Start of GIVEN RECORDS

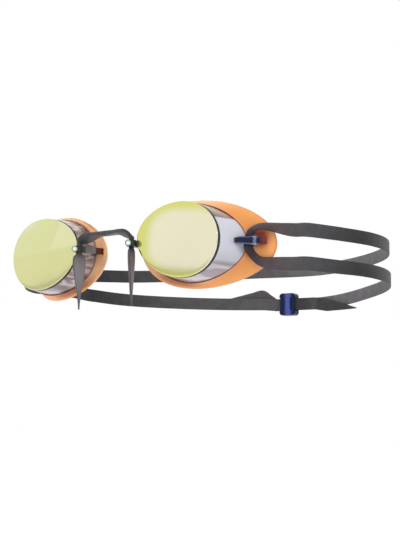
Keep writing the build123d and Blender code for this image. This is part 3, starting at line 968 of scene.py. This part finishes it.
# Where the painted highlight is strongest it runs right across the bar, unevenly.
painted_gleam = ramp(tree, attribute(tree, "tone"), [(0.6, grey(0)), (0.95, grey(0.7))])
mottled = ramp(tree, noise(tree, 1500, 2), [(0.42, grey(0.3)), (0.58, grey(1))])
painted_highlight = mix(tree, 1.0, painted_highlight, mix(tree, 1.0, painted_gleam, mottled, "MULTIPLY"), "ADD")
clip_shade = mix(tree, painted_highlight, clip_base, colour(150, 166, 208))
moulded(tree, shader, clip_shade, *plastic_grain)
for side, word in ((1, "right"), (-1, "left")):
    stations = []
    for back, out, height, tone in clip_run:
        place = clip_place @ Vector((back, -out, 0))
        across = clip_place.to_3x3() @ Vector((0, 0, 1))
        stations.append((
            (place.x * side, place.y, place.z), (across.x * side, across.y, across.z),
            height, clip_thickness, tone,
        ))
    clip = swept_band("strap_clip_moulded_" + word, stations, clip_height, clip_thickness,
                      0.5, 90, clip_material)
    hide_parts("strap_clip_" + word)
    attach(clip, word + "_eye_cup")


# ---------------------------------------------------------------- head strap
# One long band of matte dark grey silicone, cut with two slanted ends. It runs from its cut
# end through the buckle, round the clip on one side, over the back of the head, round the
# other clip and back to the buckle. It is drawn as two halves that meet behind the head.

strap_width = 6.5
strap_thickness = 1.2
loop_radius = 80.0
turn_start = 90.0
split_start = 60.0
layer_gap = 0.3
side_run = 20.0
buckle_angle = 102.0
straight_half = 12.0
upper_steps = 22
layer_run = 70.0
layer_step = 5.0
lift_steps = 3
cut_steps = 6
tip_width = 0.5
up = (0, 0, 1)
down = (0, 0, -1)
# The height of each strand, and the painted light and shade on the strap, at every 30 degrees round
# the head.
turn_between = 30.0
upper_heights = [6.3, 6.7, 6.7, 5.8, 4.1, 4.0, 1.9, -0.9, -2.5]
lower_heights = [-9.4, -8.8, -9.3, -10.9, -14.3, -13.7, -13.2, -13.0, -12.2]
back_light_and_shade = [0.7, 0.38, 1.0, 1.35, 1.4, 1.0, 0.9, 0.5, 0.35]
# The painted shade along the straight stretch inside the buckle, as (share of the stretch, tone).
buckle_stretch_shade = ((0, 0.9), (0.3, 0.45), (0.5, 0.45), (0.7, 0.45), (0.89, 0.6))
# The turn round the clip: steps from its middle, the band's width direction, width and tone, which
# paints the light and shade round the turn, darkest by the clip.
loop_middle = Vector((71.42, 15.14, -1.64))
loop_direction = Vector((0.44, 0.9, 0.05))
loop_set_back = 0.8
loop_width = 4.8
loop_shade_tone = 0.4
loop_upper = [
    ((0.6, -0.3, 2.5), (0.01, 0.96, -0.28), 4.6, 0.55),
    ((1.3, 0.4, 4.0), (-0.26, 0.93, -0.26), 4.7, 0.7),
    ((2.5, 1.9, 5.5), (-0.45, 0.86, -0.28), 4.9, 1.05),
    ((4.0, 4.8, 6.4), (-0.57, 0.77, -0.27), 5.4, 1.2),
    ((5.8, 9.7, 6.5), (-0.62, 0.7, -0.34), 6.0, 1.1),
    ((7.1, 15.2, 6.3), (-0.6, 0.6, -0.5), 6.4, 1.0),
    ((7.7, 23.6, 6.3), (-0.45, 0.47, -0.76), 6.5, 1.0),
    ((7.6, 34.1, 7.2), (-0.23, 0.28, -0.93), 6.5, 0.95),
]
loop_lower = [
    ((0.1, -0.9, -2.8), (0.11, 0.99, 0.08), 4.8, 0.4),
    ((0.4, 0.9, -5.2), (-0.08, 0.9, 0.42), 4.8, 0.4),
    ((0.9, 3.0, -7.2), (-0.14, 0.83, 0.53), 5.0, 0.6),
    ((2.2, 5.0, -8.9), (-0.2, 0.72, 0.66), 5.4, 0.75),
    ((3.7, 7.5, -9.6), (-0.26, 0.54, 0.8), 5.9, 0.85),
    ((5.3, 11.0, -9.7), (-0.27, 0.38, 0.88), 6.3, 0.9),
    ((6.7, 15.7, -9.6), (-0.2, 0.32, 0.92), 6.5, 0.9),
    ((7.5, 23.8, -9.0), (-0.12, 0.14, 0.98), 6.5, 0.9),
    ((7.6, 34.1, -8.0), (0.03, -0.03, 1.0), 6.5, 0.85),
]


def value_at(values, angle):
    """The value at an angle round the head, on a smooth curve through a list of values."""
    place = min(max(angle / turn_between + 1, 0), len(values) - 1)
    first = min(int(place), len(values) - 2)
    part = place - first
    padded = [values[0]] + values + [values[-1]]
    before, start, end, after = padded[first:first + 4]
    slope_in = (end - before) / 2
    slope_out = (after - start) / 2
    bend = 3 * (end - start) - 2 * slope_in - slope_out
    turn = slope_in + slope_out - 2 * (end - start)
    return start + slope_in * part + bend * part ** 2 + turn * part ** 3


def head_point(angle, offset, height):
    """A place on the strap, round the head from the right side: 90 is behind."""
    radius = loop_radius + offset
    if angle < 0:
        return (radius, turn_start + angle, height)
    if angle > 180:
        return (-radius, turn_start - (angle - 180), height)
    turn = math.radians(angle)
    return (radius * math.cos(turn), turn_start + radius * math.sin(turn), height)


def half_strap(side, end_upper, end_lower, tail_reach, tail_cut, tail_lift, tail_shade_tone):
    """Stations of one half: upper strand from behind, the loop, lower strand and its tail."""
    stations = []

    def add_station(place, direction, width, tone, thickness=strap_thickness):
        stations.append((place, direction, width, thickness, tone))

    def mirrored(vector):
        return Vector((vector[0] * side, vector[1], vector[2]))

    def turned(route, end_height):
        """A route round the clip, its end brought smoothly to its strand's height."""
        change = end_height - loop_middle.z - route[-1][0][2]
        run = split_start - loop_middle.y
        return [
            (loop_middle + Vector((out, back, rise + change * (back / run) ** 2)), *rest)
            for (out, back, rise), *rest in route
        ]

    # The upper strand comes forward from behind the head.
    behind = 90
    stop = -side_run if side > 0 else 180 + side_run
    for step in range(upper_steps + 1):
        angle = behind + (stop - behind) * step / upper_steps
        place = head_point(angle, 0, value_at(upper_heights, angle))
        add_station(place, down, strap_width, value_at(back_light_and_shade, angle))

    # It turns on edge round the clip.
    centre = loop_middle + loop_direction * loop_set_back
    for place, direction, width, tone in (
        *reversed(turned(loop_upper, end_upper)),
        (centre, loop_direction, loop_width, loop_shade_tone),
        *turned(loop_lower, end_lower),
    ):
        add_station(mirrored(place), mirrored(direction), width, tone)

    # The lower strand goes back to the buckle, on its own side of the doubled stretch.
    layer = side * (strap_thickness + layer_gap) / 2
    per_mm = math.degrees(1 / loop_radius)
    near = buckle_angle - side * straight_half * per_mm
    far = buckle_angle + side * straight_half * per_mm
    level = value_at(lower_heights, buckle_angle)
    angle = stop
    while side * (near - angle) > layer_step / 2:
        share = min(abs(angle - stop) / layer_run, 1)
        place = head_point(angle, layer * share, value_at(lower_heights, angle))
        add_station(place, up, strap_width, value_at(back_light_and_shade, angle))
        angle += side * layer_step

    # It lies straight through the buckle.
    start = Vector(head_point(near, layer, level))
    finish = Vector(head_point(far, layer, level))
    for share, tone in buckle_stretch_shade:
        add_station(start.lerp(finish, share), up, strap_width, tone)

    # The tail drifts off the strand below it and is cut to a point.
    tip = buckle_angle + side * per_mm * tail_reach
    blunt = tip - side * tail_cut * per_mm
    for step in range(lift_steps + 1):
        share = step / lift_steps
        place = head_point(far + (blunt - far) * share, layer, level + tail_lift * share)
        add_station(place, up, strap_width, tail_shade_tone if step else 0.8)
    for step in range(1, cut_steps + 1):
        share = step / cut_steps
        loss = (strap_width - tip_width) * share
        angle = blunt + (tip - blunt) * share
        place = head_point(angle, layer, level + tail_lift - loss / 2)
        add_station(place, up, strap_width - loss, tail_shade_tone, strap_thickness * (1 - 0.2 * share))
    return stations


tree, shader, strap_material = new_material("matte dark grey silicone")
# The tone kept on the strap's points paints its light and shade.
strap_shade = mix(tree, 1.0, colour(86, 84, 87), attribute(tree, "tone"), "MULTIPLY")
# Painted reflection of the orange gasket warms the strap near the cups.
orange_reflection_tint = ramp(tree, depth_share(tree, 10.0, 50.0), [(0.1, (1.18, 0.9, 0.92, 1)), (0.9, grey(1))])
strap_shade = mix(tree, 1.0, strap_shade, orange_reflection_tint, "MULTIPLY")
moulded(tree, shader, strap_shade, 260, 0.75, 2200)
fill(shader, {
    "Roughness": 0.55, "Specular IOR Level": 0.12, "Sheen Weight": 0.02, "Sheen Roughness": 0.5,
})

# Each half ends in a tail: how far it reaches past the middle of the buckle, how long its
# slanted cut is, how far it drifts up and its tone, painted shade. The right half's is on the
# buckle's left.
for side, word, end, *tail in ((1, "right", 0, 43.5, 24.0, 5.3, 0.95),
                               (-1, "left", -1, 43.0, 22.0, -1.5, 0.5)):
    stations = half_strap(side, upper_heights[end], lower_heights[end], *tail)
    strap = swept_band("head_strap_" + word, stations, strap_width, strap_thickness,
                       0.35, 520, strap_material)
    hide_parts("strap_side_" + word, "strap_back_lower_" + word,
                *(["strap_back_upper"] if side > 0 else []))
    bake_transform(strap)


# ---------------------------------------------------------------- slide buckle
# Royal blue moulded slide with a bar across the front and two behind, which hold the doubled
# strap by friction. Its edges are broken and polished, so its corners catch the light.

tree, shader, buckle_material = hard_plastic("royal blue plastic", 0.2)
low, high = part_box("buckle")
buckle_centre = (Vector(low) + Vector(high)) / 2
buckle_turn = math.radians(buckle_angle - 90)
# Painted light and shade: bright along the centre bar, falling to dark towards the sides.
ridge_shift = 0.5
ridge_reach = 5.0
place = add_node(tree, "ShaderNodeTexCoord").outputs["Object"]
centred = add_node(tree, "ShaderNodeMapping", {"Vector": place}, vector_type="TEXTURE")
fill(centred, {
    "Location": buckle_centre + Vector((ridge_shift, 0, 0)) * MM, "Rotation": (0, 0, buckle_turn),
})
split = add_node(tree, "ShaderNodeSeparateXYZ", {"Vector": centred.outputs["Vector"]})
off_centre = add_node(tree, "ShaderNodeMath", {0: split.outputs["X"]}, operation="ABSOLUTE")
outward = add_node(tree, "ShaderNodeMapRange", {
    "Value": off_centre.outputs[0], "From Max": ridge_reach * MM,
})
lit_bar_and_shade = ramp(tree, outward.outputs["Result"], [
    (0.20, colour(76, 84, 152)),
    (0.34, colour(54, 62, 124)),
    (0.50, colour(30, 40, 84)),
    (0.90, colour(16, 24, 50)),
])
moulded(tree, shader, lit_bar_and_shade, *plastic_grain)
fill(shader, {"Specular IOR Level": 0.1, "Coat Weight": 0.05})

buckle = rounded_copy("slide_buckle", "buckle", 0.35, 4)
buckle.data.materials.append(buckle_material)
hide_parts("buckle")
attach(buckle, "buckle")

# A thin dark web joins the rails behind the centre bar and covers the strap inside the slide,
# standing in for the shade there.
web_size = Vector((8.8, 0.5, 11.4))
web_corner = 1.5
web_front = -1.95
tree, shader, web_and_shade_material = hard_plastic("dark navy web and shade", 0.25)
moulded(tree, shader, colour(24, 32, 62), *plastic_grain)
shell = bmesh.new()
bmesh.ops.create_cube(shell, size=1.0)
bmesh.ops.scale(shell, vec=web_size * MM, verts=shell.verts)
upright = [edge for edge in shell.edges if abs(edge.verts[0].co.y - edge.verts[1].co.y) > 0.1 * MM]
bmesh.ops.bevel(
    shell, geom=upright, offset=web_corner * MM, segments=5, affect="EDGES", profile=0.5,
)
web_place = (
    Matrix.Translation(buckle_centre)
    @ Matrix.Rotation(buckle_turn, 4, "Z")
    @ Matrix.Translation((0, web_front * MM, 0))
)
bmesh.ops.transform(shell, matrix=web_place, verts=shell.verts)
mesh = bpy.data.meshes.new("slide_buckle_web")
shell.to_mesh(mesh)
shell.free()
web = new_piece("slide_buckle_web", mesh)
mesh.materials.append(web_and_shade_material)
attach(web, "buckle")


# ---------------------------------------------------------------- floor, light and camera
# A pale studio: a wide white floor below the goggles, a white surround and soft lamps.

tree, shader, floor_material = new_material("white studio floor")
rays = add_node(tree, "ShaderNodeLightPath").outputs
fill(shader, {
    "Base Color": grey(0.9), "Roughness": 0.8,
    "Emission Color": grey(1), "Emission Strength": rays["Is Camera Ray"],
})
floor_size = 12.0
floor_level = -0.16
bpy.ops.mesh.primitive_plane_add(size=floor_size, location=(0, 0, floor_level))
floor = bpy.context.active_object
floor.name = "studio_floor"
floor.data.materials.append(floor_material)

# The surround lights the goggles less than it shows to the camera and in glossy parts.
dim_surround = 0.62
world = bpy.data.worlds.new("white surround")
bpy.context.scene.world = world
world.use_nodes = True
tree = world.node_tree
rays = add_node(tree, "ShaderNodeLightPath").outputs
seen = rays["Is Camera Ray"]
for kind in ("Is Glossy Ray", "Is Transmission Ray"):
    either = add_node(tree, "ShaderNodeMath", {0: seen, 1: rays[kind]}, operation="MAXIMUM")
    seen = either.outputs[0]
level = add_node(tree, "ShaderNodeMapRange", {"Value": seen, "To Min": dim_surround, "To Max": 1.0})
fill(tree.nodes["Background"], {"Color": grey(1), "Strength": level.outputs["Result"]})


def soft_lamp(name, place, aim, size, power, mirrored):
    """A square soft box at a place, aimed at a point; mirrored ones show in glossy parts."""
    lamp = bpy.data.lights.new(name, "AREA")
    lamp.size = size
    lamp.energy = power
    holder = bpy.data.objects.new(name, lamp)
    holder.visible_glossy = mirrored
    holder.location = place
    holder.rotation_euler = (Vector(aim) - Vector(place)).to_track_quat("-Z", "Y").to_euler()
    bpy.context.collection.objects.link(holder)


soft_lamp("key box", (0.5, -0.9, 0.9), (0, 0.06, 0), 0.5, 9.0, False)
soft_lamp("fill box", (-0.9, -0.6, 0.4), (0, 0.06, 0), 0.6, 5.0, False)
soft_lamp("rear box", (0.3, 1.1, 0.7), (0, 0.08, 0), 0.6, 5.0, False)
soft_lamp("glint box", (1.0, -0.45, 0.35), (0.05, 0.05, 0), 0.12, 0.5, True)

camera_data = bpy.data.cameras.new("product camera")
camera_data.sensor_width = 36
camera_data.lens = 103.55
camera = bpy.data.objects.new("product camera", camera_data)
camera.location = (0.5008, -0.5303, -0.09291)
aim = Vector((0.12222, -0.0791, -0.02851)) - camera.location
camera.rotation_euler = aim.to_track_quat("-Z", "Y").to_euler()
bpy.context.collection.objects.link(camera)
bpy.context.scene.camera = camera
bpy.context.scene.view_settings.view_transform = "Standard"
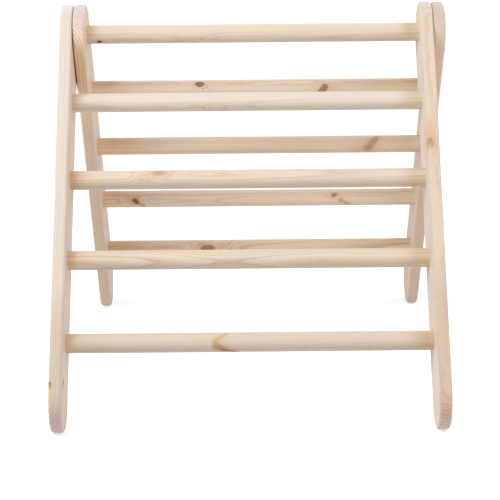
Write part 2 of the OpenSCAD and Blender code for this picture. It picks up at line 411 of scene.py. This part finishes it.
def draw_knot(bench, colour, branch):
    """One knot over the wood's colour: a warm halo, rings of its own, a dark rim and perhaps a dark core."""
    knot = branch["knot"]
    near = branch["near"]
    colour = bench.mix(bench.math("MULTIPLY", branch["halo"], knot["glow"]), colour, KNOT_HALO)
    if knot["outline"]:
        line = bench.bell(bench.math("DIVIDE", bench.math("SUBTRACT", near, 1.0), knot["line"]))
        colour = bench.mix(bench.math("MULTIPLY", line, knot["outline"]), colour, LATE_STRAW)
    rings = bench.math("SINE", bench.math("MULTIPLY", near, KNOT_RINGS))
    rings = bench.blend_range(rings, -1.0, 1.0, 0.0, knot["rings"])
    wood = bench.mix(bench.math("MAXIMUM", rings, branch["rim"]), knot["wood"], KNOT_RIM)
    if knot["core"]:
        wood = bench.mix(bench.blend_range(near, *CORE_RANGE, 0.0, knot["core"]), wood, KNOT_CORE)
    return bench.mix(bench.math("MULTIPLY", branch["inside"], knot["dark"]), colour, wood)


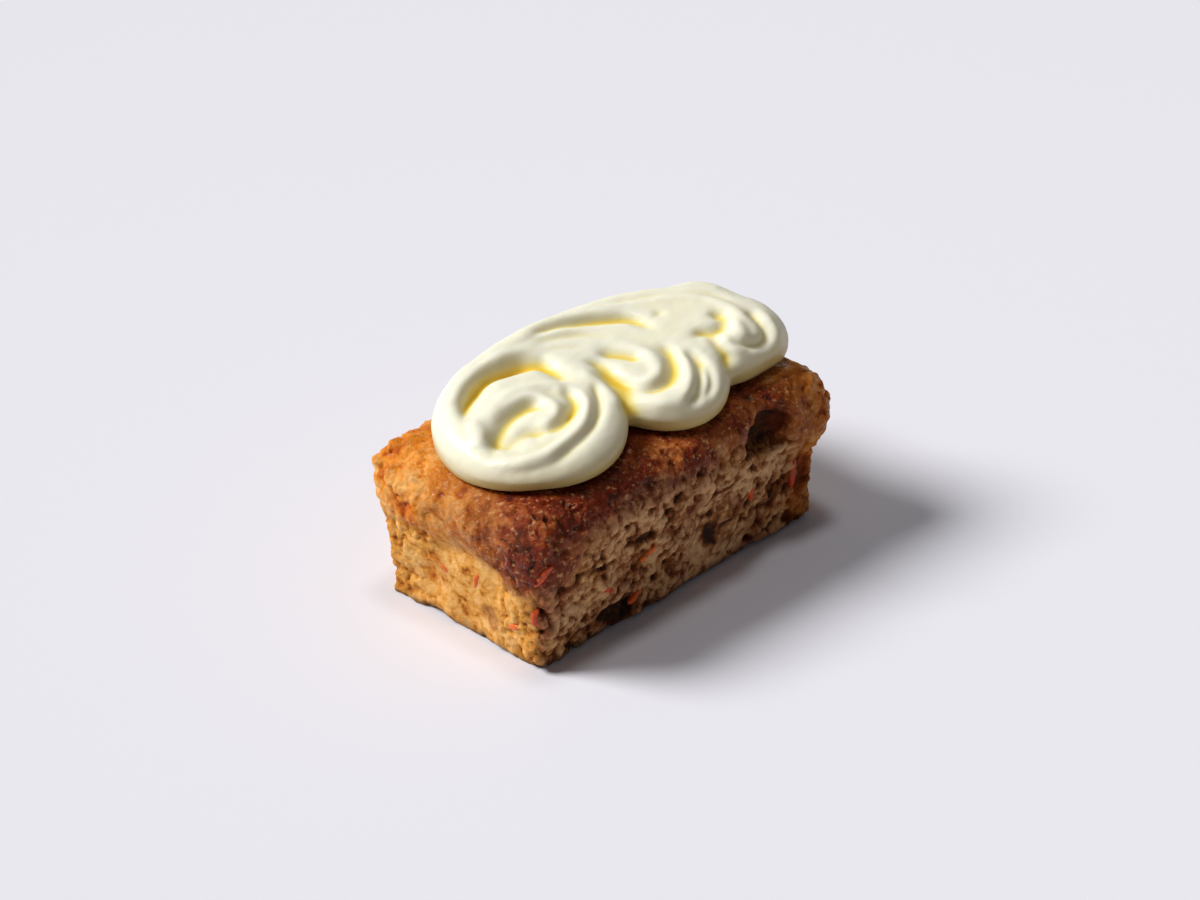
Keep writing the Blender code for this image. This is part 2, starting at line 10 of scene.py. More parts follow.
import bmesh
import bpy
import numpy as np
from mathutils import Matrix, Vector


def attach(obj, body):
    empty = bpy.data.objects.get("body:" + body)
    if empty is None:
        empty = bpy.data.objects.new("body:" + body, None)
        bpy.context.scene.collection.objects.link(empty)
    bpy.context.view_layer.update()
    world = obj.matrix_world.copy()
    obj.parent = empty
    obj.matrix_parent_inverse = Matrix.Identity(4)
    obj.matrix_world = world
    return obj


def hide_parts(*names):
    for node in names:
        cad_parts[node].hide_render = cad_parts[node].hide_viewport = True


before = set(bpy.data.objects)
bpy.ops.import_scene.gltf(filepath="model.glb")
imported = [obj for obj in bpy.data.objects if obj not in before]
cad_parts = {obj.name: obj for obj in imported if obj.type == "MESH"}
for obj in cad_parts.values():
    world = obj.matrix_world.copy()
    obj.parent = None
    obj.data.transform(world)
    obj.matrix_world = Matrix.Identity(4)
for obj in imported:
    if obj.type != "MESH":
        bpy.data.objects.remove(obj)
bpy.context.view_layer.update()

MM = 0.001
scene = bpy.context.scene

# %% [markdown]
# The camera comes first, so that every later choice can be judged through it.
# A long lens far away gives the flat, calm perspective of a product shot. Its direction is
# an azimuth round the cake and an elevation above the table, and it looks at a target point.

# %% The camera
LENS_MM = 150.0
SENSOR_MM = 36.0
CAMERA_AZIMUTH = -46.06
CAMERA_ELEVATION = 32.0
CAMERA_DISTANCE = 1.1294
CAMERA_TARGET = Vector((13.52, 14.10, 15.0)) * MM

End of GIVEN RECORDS

WORK TO BE COMPLETED. Return, word for word, every line from the line with "for node in" to the final line of the data.

TASK RESULT.
    for node in names:
        cad_parts[node].hide_render = cad_parts[node].hide_viewport = True


before = set(bpy.data.objects)
bpy.ops.import_scene.gltf(filepath="model.glb")
imported = [obj for obj in bpy.data.objects if obj not in before]
cad_parts = {obj.name: obj for obj in imported if obj.type == "MESH"}
for obj in cad_parts.values():
    world = obj.matrix_world.copy()
    obj.parent = None
    obj.data.transform(world)
    obj.matrix_world = Matrix.Identity(4)
for obj in imported:
    if obj.type != "MESH":
        bpy.data.objects.remove(obj)
bpy.context.view_layer.update()

MM = 0.001
scene = bpy.context.scene

# %% [markdown]
# The camera comes first, so that every later choice can be judged through it.
# A long lens far away gives the flat, calm perspective of a product shot. Its direction is
# an azimuth round the cake and an elevation above the table, and it looks at a target point.

# %% The camera
LENS_MM = 150.0
SENSOR_MM = 36.0
CAMERA_AZIMUTH = -46.06
CAMERA_ELEVATION = 32.0
CAMERA_DISTANCE = 1.1294
CAMERA_TARGET = Vector((13.52, 14.10, 15.0)) * MM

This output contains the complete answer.